By: Jeremy D. Wells
Carter County TimesI often fantasize about things like getting to bed early. Getting a full eight hours sleep, then getting up early, doing some stretches, and having a healthy breakfast and a leisurely cup of coffee. I fantasize about turning myself into an early bird, and giving myself a schedule that fits in line with everyone else.
For as long as I can remember, though, or at least since my early teenage years, I’ve been a night owl. I remember a few times as a pre-adolescent sneaking out of bed, hiding behind the couch and listening to Johnny Carson, because I just couldn’t sleep. It wasn’t that there was anything wrong. I wasn’t scared or having bad dreams. I just couldn’t sleep. But as a little kid I mostly stuck to the schedule my parents gave me, especially during the school year.
As I got older, and started going to sleep-overs, I was never the first to crash out, and could easily last until dawn as we got into adolescence and spent entire nights up playing video games or watching movies. In fact I preferred that, if only so I didn’t have the awkward experience of waking up first, and either sitting quietly or hanging out with my friends’ parents until they got up.

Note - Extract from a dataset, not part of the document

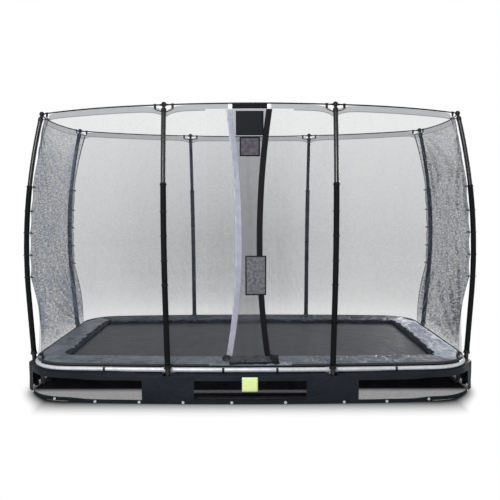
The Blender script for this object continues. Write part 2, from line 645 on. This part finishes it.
# how far the net stands off its smooth surface: fans from its corners and soft crumples
def creaseAt(i, u, z, width):
    end = isEnd(i) and isEnd(i + 1)
    x = u * width
    gain = 1.0 if end else 0.35
    push = 0.0
    for cornerU in (0.0, 1.0):
        for cornerZ, strength in ((netTop, 0.014), (net["low"], 0.014)):
            dx, dz = abs(u - cornerU) * width, abs(z - cornerZ)
            r = hypot(dx, dz)
            fan = sin(atan2(dx, dz) * 19 + cornerU * 2 + i) * min(r / 0.35, 1.0) * exp(-(r / 0.75) ** 2)
            push += strength * fan * (1.0 if end else 0.45 if cornerZ < 1 else 0.25)
    push += 0.010 * noise.noise(Vector((x * 3.1 + i * 7, z * 1.7, 0.3)))
    push += 0.007 * noise.noise(Vector((x * 8.0 + i * 3, z * 5.0 + x * 4.0, 1.3)))
    push += 0.004 * noise.noise(Vector((x * 21.0, z * 15.0 + i, 2.1)))
    hold = ease(min(u, 1 - u) * width / 0.10) * ease((netTop - z) / 0.10) * ease((z - net["low"]) / 0.06)
    return push * gain * hold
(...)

By the time I was a teenager, though, it started turning into a problem. An inability to sleep at night, coupled with a school schedule that required getting up in the pre-dawn hours, wasn’t a good mix. There were a few times my dad, realizing that I was suffering from insomnia and not just staying up and goofing off, let me stay home and sleep. But not too many.
Despite this, my grades were mostly good, because I would read my assignments at home. But I think I slept through most of my first period sophomore English class. I’d wake up long enough to take a test, and then go back to sleep during lectures and discussions.

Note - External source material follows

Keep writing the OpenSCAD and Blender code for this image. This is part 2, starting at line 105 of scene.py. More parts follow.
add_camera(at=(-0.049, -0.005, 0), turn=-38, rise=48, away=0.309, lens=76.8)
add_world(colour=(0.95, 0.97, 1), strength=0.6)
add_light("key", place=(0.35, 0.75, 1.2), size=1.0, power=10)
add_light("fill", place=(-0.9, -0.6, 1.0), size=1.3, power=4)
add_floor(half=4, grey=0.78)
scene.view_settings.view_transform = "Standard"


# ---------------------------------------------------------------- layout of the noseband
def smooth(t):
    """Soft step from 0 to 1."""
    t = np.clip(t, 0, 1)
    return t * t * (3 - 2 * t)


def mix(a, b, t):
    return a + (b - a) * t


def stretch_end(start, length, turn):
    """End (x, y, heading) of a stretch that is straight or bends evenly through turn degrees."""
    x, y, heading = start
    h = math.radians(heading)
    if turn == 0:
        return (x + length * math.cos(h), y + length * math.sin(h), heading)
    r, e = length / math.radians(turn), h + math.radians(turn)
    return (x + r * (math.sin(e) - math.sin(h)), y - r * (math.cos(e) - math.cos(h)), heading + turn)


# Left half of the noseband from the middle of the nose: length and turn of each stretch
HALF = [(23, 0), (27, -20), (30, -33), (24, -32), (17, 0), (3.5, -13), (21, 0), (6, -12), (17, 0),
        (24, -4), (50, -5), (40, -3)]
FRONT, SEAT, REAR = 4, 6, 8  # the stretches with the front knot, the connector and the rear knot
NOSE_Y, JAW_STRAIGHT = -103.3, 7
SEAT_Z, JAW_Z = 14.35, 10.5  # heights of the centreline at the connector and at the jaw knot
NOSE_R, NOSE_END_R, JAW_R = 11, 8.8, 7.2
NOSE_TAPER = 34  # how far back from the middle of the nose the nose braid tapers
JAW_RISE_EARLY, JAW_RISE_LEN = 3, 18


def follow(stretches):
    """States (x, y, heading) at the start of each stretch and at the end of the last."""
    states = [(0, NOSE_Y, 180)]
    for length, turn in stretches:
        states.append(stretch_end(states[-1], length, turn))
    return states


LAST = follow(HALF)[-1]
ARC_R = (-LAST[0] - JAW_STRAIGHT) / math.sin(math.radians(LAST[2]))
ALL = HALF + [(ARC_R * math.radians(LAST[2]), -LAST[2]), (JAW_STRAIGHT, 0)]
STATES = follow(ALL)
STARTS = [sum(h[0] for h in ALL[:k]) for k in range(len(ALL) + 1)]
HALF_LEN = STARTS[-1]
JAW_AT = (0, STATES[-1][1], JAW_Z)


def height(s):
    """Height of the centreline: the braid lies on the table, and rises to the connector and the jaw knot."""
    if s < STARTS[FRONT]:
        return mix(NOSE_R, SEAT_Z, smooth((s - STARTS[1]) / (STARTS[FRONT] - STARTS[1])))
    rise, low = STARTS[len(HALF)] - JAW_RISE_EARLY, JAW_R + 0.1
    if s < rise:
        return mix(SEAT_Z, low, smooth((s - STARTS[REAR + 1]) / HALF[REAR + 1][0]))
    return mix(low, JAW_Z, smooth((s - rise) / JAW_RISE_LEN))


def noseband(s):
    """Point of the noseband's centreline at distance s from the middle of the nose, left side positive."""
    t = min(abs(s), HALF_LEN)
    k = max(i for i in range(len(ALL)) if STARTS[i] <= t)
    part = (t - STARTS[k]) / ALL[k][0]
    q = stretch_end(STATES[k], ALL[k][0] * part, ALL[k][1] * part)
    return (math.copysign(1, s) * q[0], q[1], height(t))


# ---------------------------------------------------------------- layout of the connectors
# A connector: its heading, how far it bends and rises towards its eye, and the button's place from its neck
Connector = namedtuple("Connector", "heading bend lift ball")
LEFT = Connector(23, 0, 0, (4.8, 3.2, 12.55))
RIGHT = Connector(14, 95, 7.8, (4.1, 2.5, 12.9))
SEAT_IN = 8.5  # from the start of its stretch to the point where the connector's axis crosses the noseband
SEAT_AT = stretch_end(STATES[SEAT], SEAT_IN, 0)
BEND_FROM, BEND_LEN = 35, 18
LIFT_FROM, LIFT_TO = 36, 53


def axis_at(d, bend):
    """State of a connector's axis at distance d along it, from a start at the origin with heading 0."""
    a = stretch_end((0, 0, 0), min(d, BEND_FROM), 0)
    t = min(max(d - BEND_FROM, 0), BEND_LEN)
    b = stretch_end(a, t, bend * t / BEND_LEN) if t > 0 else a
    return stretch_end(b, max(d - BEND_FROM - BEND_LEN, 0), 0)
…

In math I suffered a little more, because I absolutely needed more than reading to comprehend. But a monotone algebra instructor, and a poor sleep schedule that was no longer restricted to weekends and slumber parties, weren’t a good mix. More than once I heard my instructor, in a delivery that would have made Ben Stein proud, calling out, but never raising his voice in pitch or volume, “Wake up Mr. Wells. Mr. Wells, if I have to tell you to stop sleeping in my class one more time, I’m sending you to the principal’s office.”
His voice so unchanging that classmates would have to jostle me awake.
I never really was a math guy anyway.
I fared better in college, scheduling all my classes in the afternoon or early evening. Eventually, though, I had to join the world outside academia, and unfortunately for me, and all the other night owls out there, we live in an early bird world. Office jobs almost always require you to be in your seat before the day begins at 9 in the morning, if not earlier. Men and women working in the trades are usually up even earlier than that.
I worked a lot of office jobs, mostly tech writing, and while they usually had strict office hours, I admit that the creative people had more flexibility than the administrative staff. We were deadline driven, mostly, and the rest of it wasn’t always scrutinized closely as long as content and projects were delivered on time.
I’ve been lucky to maintain, and even expand on, that flexibility over the years. As I write these words, for instance, it’s 1:52 a.m. (I do most of my writing at night, after everyone else is in bed.)
But morning is still going to come early. My partner is going to be working. Our child is going to be awake. People are going to want to call me on the telephone. And I can’t expect it to all hold still while I indulge my flip-flopped sleep preferences. So, I really can’t complain about it.
I’m not a bar musician. I don’t do slam poetry sets at midnight in Austin or San Antonio anymore. But sometimes, when my phone rings at 7 in the morning, less than an hour after I’ve hit the hay, I do really identify with the Asylum Street Spankers lyrics from the song “Leafblower,” about life on the road and inconsiderate hotel staff, “when 9 to 5 means 9 to 5 means 9 p.m. to 5 a.m.”
You are all beautiful people
Watching our communities come together over the last week to help our neighbors to the south has been a humbling and heart-warming experience. I wrote some about this last week, but that was before I could see the full extent of how folks would react. Folks then were in triage mode. Now they’ve had time to evaluate, to listen to needs, to communicate those needs, and to act. We saw businesses around the region set up donation stations for canned goods and water.
As the needs began being communicated back to us, we saw people listening too, and taking steps to help with the supplies that were needed at that time as the communities move from survival to cleanup. While this work is all going on, too, we’ve seen people show up just to cook and feed those working to salvage what they can from the mess.
It’s terrible to see the tragedy in these communities, but it’s amazing to see how we come together to take care of our own.
You are all beautiful people, and you make me proud to be from Eastern Kentucky.